I thought that the final Stuart Peak climb of 2012 would be more emotional, but once we got to the summit, it was hard to be emotional and celebrate because of the cold. But I wouldn’t have wanted it any other way.
After climbing Stuart so many times, I view the mountain more as a person, someone who never changes, only on the surface. The December expedition threw a lot at us in the form of conditions, but the mountain was the same as I’ll always remember it.

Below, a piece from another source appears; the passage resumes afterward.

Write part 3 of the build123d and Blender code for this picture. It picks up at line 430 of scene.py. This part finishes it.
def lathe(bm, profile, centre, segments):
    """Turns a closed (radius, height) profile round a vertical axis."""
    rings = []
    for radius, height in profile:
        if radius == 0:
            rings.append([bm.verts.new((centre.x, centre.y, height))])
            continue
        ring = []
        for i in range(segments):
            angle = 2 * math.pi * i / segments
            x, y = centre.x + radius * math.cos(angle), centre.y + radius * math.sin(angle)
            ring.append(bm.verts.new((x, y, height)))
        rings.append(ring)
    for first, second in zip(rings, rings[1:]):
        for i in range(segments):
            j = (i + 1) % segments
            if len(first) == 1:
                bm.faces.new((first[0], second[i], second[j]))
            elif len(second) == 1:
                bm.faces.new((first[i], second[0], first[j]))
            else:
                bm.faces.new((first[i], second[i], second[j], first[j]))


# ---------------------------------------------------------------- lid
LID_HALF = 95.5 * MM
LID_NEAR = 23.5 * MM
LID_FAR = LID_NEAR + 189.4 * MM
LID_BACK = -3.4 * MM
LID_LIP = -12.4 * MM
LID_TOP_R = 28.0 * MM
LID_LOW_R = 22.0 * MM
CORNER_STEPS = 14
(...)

Conclusions, Post 12 in 2012
After accomplishing the 12 in 2012 project, I have a mix of emotions. I’ll miss climbing Stuart monthly. But I’m also glad to have done it and move on to larger and more technical things. After climbing it 12 times this year, and 3 times in 2011, it will be weird to take a break from the Mountain. It quickly became a constant in my life, and I looked forward to seeing how the mountain had changed during my month of absence.
The terrain became familiar, and felt like more of an extension of my home than a National Wilderness Area. But with familiarity comes boredom. As humans, we are always searching for something new and exciting. By climbing Stuart monthly, towards the later months it felt like I was coasting; almost numb to the surroundings.

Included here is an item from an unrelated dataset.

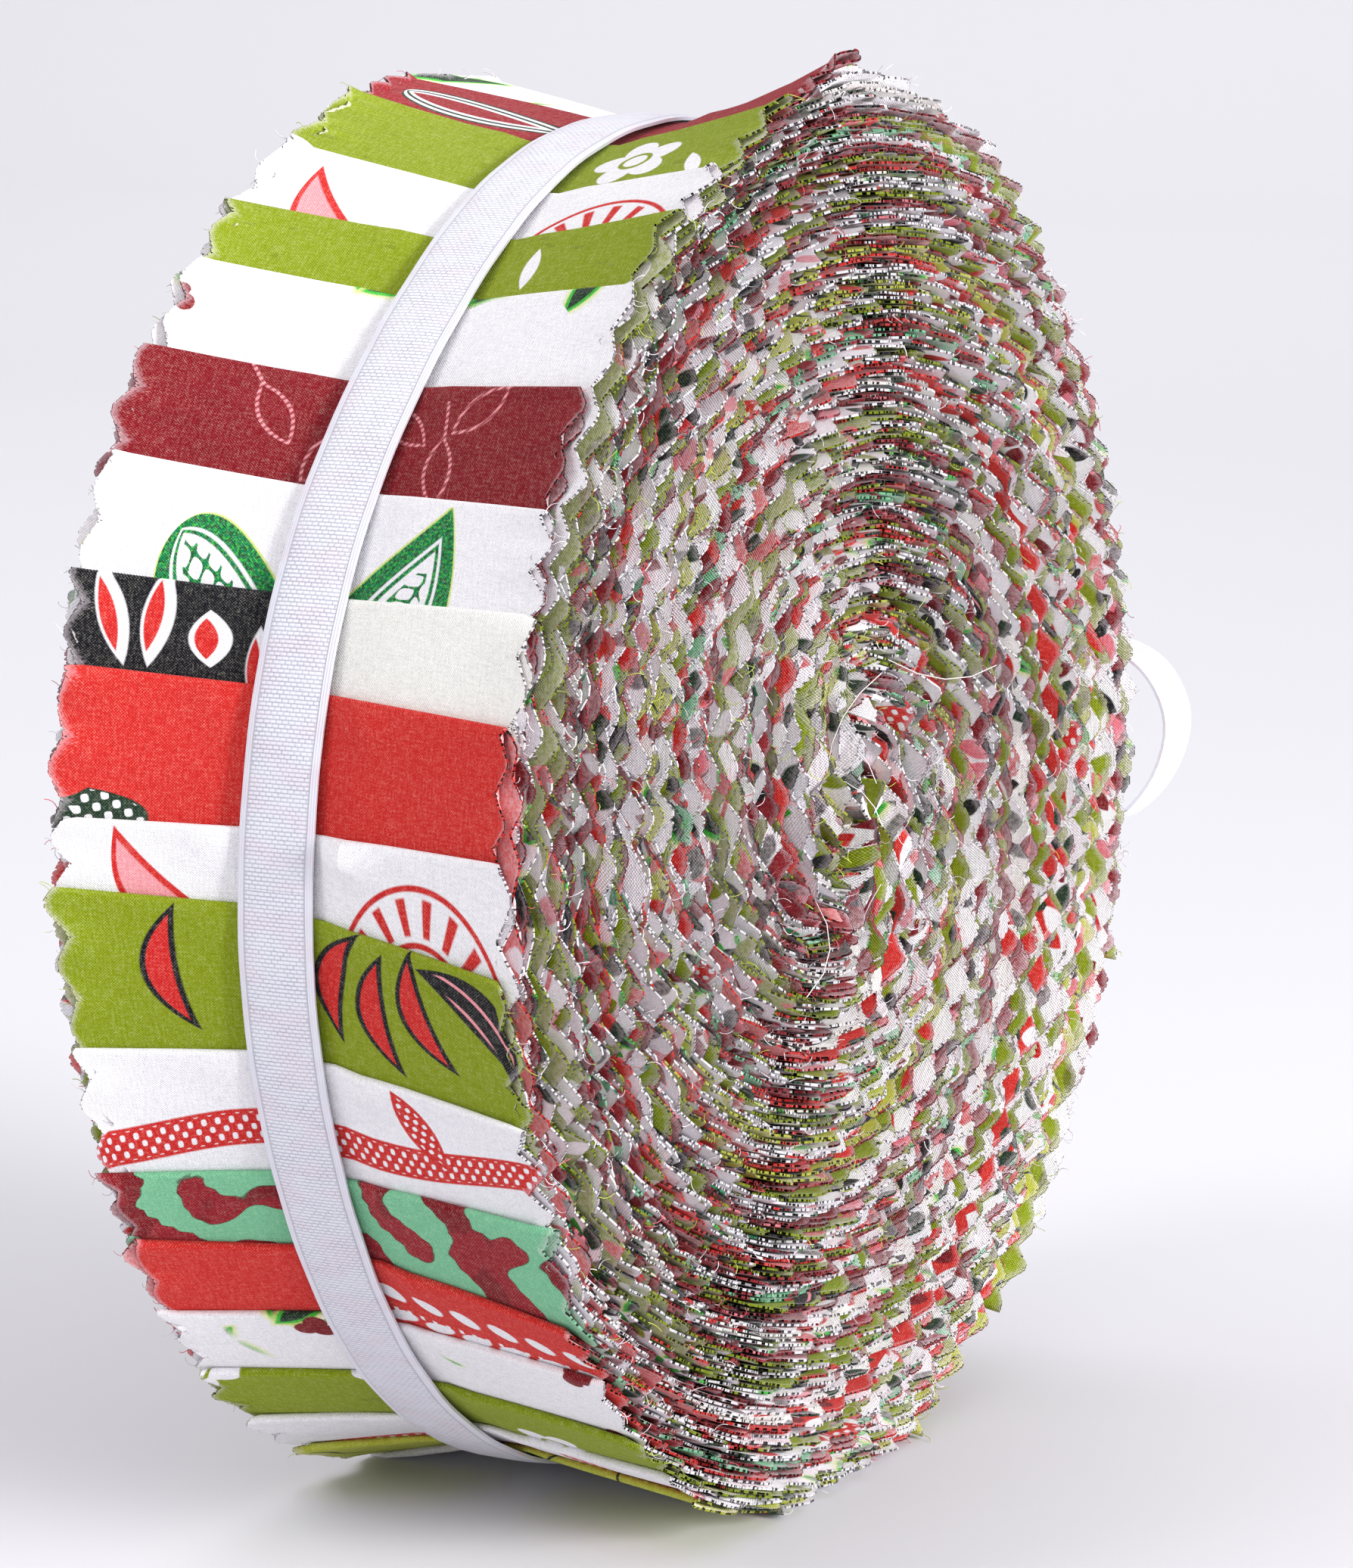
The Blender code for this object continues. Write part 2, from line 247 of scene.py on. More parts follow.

After travelling 214 miles on Stuart, I’m proud to be done. It was an experience that I’ll definitely remember for my whole life, and it was a good foundation for future adventures to come. Stuart made me realize that I don’t want to lead an ordinary life, but rather a life full of new and exciting challenges around every corner, because I believe that boredom is the worst possible emotion to experience.
“When you stop doing things for fun you might as well be dead.”